When Four-two-N wakes up in bed next to Leith Campbell, she doesn’t know what to think. In her world, there are no men. She assumes Leith is a robotic but when she begins to check him out, a funny feeling settles in the pit of her stomach. When he wakes up, she becomes sure – Leith is as real as they come. For his part, Leith believes Four-two-N, whom he renames Fortune, is a witch. They soon realize they are not in their own time any longer – but how did they end up in the year 2000, and why? While the reader knows this answer (and I won’t spoil it for you), it’s fun to watch them slowly begin to figure it out.
With some luck, a new friend named Blade and a special cat named Ganymede, Leith and Fortune go about the business of finding out why they’re there, and the even more important business of falling in love. Fortune believes she is to save the human race by bringing Leith back with her.
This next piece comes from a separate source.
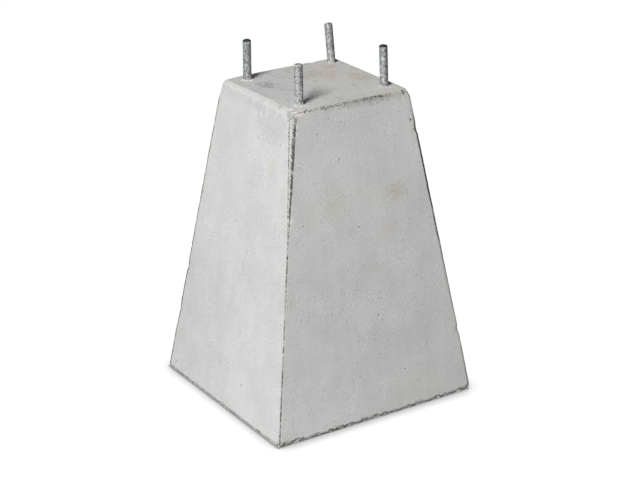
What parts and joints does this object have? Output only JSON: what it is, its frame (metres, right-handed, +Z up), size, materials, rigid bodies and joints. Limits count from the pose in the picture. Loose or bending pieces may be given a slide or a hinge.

Leith tells her point blank he won’t go, and when asked if there was any way he would go with her, he responds, “I would have to love ye beyond all reason”, something neither of them finds likely. Then Leith finds his descendants and is convinced his mission is to tell the true story of the battle of Glencoe, in which he took part.
Both Leith and Fortune are scarred by their pasts. Fortune has never had love, never been held and never felt true affection or been part of any family. Leith battles his memories of Glencoe, his part in it, and the way it tore him from his brother. Leith and Fortune’s love story is one of the most touching I’ve read in quite a long time. Instead of one healing the other, they heal each other. Author Bangs handles this beautifully – readers will truly root for these two to fall in love. And yet, even as both Leith and Fortune fall deeply in love, they know it’s only a matter of time before they must return to their own times. How will they have their happily-ever-after?
The secondary characters are wonderful as well. They range from Blade, who finds them and gives them a place to stay, to Ganymede, a quite extraordinary cat who positively steals the book out from his human counterparts from time to time. The story does not lag or get boring, and there is enough humor and drama to satisfy all romance readers. There are some really good plot twists, including one involving Fortune’s necklace. To be honest, when I read that part, I teared up. As a matter of fact, I got teary eyed at the end of the book as well. Ms. Bangs does a decent job of resolving some outstanding issues in the story and really my only complaint is that Leith seems to adapt just a little too quickly to the twentieth century.
If you’re looking for a funny, heart-wrenching and truly lovely romance to read, try this one. You won’t be disappointed.